Topics: insurance fraud, judgment payments, assignees' rights, fraud recovery

Summary

Background

An insurance company sued in equity after a jury verdict and judgment awarded money on three life insurance policies. The company later discovered the insured, Hunter, was alive and alleged the recovery stemmed from a deliberate plot. The insurer sought to stop enforcement of the judgment and to make the claimant and several people who had received parts of the policy payments return the money. After the judgment the clerk paid $24,028.25 into court and then distributed payments to Mrs. Mettler and others; only the sums paid to third parties are contested here.

Reasoning

The key question was whether people who received money after the judgment had to give it back when the judgment itself may have been obtained by fraud. The Court said it need not decide a separate constitutional jury-trial issue because the recipients had received the legal title to the money for value and without notice of fraud. Fraud generally creates a personal claim but does not undo a completed legal transfer when a recipient pays value and lacks notice.

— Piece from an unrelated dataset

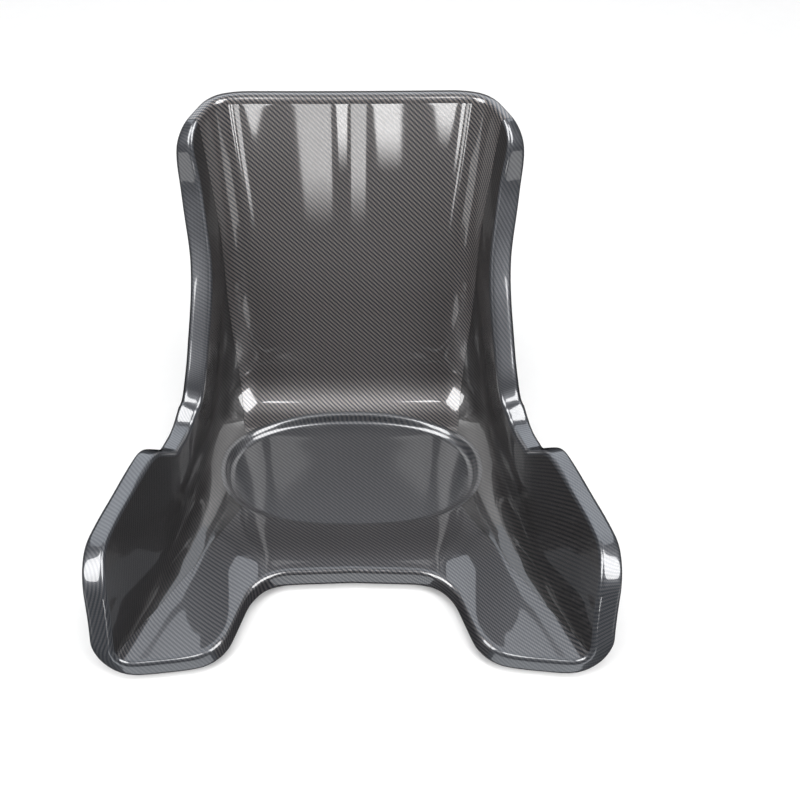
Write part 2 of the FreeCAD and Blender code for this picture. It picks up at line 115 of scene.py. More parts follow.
# angle round the oval dish at which the line to each corner of the blank starts
FAN = {
    "front_middle": -90,
    "front_corner": -45,
    "lobe_inner": -29,
    "lobe_outer": -26,
    "notch": -20,
    "shoulder_corner": 20,
    "top_corner": 32,
    "top_middle": 90,
}


def smooth(value):
    value = np.clip(value, 0.0, 1.0)
    return value * value * (3 - 2 * value)


def unit(vectors):
    return vectors / np.linalg.norm(vectors, axis=-1, keepdims=True)


def middle_line(along):
    """Y and Z of the middle line."""
    rise = math.radians(90 - BACK_LEAN)
    bend_end = BEND_START + BEND_RADIUS * rise
    run = np.maximum((LOBE_START - along) / (LOBE_START - LOBE_TIP), 0.0)
    turn = np.clip((along - BEND_START) / BEND_RADIUS, 0.0, rise)
    up_back = np.maximum(along - bend_end, 0.0)
    y = (np.minimum(along, BEND_START) + BEND_RADIUS * np.sin(turn)
         + up_back * math.cos(rise))
    z = (PAN_HEIGHT + LOBE_RISE * run ** 2 + BEND_RADIUS * (1 - np.cos(turn))
         + up_back * math.sin(rise))
    return y, z


def station_value(along, field):
    """Smooth curve through one value of every cross section."""
    places, values = STATIONS[:, 0], STATIONS[:, field]
    slopes = np.empty_like(values)
    slopes[0] = (values[1] - values[0]) / (places[1] - places[0])
    slopes[-1] = (values[-1] - values[-2]) / (places[-1] - places[-2])
    slopes[1:-1] = (values[2:] - values[:-2]) / (places[2:] - places[:-2])
    i = np.clip(np.searchsorted(places, along, side="right") - 1, 0, len(places) - 2)
    gap = places[i + 1] - places[i]
    x = (along - places[i]) / gap
    inside = ((2 * x ** 3 - 3 * x ** 2 + 1) * values[i]
              + (x ** 3 - 2 * x ** 2 + x) * gap * slopes[i]
              + (3 * x ** 2 - 2 * x ** 3) * values[i + 1]
              + (x ** 3 - x ** 2) * gap * slopes[i + 1])
    before = values[0] + slopes[0] * (along - places[0])
    return np.where(along <= places[0], before, np.where(along >= places[-1], values[-1], inside))


def section(along, across):
    """X and wall height of the cross section at a girth from the middle line."""
    half = station_value(along, 1)
    flare = np.radians(station_value(along, 2))
    radius = station_value(along, 3)
    turn = math.pi / 2 - flare
    tangent = radius * np.tan(turn / 2)
    flat, reach = half - tangent, np.abs(across)
    angle = np.clip((reach - flat) / radius, 0.0, turn)
    wall = np.maximum(reach - flat - radius * turn, 0.0)
    x = np.minimum(reach, flat) + radius * np.sin(angle) + wall * np.sin(flare)
    height = radius * (1 - np.cos(angle)) + wall * np.cos(flare)
    return np.sign(across) * x, height


def face_point(along, across):
    y, z = middle_line(along)
    x, height = section(along, across)
    crown = 1 - smooth((np.abs(x) - RIDGE_CROWN) / (RIDGE_HALF - RIDGE_CROWN))
    height = height + RIDGE_HEIGHT * crown * smooth((RIDGE_START - along) / RIDGE_LENGTH)
    groove = np.exp(-(x / GROOVE_HALF) ** 2) * smooth((along - BEND_START - 60) / 60)
    height = height - GROOVE_DEPTH * groove
    run = smooth((along - WALL_TURN[0]) / (WALL_TURN[1] - WALL_TURN[0]))
    lean = np.radians(WALL_LEAN[0] + (WALL_LEAN[1] - WALL_LEAN[0]) * run)
    return np.stack([x, y - np.sin(lean) * height, z + np.cos(lean) * height], axis=-1)


def face_normal(along, across):
    """Unit normal towards the sitter."""
    step = 0.5
    down = face_point(along + step, across) - face_point(along - step, across)
    over = face_point(along, across + step) - face_point(along, across - step)
    return unit(np.cross(over, down))


# ------------------------------------------------------------------ outline of the blank


def rounded_outline(points, radii, straight_step, arc_step):
    """Samples of an open run of straight sides with rounded corners, and corner marks."""
    samples, marks = [points[0]], [0]

    def straight_to(end):
        start = samples[-1]
        count = max(1, int(round(np.linalg.norm(end - start) / straight_step)))
        samples.extend(start + (end - start) * (k / count) for k in range(1, count + 1))

    for i in range(1, len(points) - 1):
        before, after = unit(points[i - 1] - points[i]), unit(points[i + 1] - points[i])
        half_angle = math.acos(np.clip(before @ after, -1, 1)) / 2
        reach = radii[i] / math.tan(half_angle)
        room = 0.48 * min(np.linalg.norm(points[i - 1] - points[i]),
                          np.linalg.norm(points[i + 1] - points[i]))
        reach = min(reach, room)
        radius = reach * math.tan(half_angle)
        enter, leave = points[i] + before * reach, points[i] + after * reach
        straight_to(enter)
        centre = points[i] + unit(before + after) * (radius / math.sin(half_angle))
        sweep = math.pi - 2 * half_angle
        count = max(2, int(round(radius * sweep / arc_step)))
        for k in range(1, count + 1):
            share = k / count
            samples.append(centre + ((enter - centre) * math.sin((1 - share) * sweep)
                                     + (leave - centre) * math.sin(share * sweep))
                           / math.sin(sweep))
        marks.append(len(samples) - 1 - count // 2)
    straight_to(points[-1])
    marks.append(len(samples) - 1)
    return np.array(samples), marks


corners = ([(0.0, BLANK["front_corner"][0] + 4.0)]
           + [(across, along) for along, across, _ in BLANK.values()] + [(0.0, BACK_TOP)])
rounds = [0] + [radius for _, _, radius in BLANK.values()] + [0]
RIM, corner_marks = rounded_outline([np.array(c, float) for c in corners], rounds, 13.0, 6.5)
MARK = dict(zip(["front_middle", *BLANK, "top_middle"], corner_marks))
LAST = len(RIM) - 1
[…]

Because the recipients were paid in good faith for services or as performance of contingent promises, the insurer failed to show the equity needed to disturb their title, and the decree allowing them to keep the money was affirmed.

Real world impact

This means insurers seeking to recover payments made after judgments later alleged to be fraudulent will face difficulty when recipients acquired the money in return for value and had no notice of the fraud. Attorneys, assignees, and creditors who took payments in good faith are protected, while those who had notice or gave no value may still be exposed to repayment.

Dissents or concurrances

Two Justices, Harlan and White, dissented from the Court’s decision.